Principle:FMInference FlexLLMGen NVMe Disk Setup
| Field | Value |
|---|---|
| Sources | FlexGen, FlexLLMGen |
| Domains | Infrastructure, Storage |
| Last Updated | 2026-02-09 00:00 GMT |
Overview
An infrastructure preparation step that mounts NVMe SSDs as the disk tier in the three-tier memory hierarchy, providing high-bandwidth storage for tensor offloading.
Description
FlexLLMGen's three-tier offloading (GPU -> CPU -> Disk) requires a fast disk backend for the third tier. NVMe SSDs provide the necessary I/O bandwidth (typically 2-7 GB/s) compared to regular SATA SSDs (~500 MB/s). The setup involves formatting and mounting NVMe devices on cloud instances (AWS or GCP) to a dedicated offload directory. On AWS, a single NVMe device is formatted with ext4 and mounted. On GCP, multiple NVMe devices are combined into a RAID-0 array for maximum bandwidth.
Usage
Required before any inference workflow that offloads tensors to disk (i.e., when w_gpu_percent + w_cpu_percent < 100, or similar for cache/activations).
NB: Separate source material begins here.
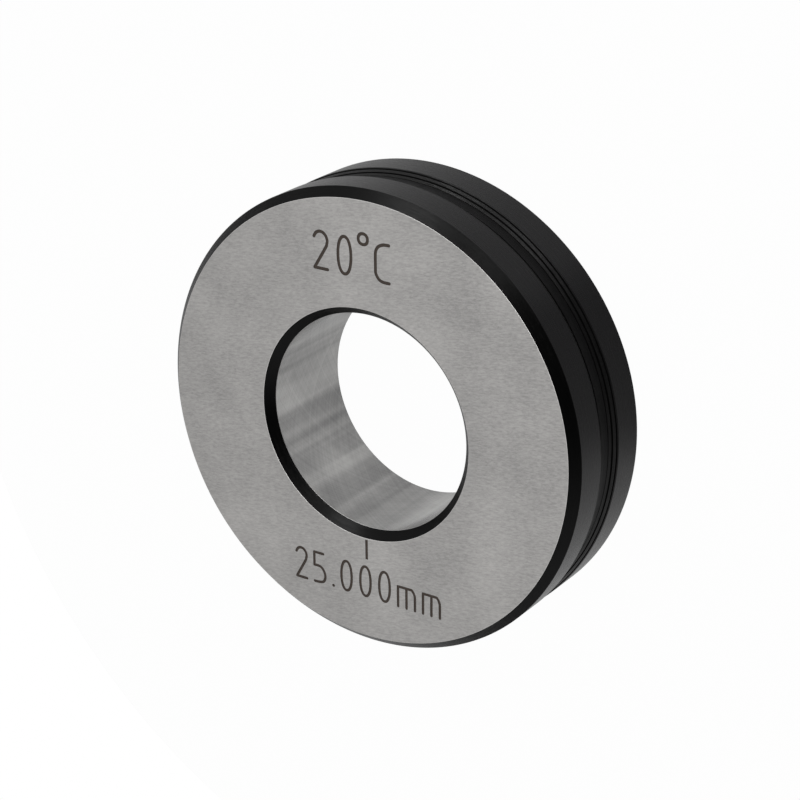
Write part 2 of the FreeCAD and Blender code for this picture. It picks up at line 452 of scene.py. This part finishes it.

Not needed for all-GPU or GPU+CPU-only configurations.
Theoretical Basis
The throughput of the disk tier directly impacts inference latency when offloading is active. NVMe over PCIe provides ~3.5 GB/s per device. RAID-0 across multiple NVMe devices scales bandwidth linearly, which is critical for 175B-parameter models where disk I/O is the bottleneck.